In the world's biggest ever climate court case, the International Court of Justice (ICJ) on Wednesday also said countries damaged by climate change-fuelled extreme weather could be entitled to reparations in some cases. "Failure of a state to take appropriate action to protect the climate system...
may constitute an internationally wrongful act," Judge Yuji Iwasawa, the court president, said during the hearing. It wraps up the largest ever case heard by the ICJ in the Hague, which involved 96 countries, 10,000 pages of documents, 15 judges and two weeks of hearings in December.
Mr Iwasawa added a "clean, healthy and sustainable environment" is a human right - a verdict that may pave the way for countries to take each other to court for breaching that duty. Wednesday's findings have been claimed as a "tremendous victory" by campaigners and vulnerable nations like the Pacific islands of Vanuatu and Tuvalu, which are rapidly disappearing underwater, while footing the bill for climate damages caused by bigger, richer, more polluting countries.
It will likely disappoint Global North countries - like the UK, Australia and Canada - who had told the judges in December that their climate responsibilities are limited to those set out in the Paris climate agreement. The 140-page long advisory opinion is non-binding, and it will take time to assess its true impact on climate action around the world.
But observers say it sets a precedent for future court cases and opens the door for new types of lawsuits.

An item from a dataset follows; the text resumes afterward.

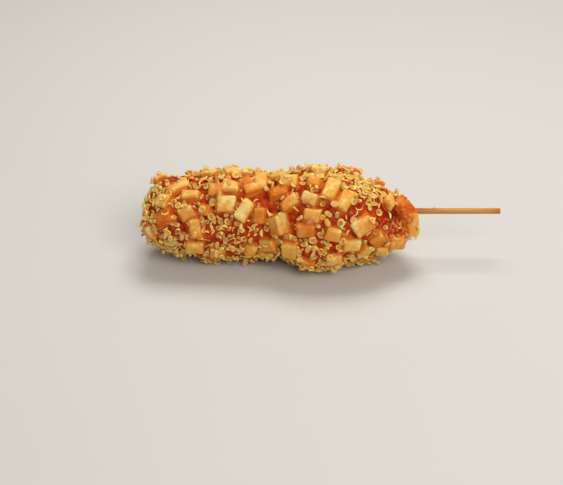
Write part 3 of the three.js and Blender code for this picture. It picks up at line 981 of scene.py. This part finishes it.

Joana Setzer, climate litigation expert at the London School of Economics, said: "For the first time, the world's highest court has made clear that states have a legal duty not only to prevent climate harm - but to fully repair it." She added: "It adds decisive weight to calls for fair and effective climate reparations." Existing treaties like the Paris Agreement are widely perceived to not go far enough to tackle climate change, and progress on tackling emissions has gone at a snail's pace in comparison with the pace that scientists say is needed.
Island nations, not content to "go silently to our watery graves.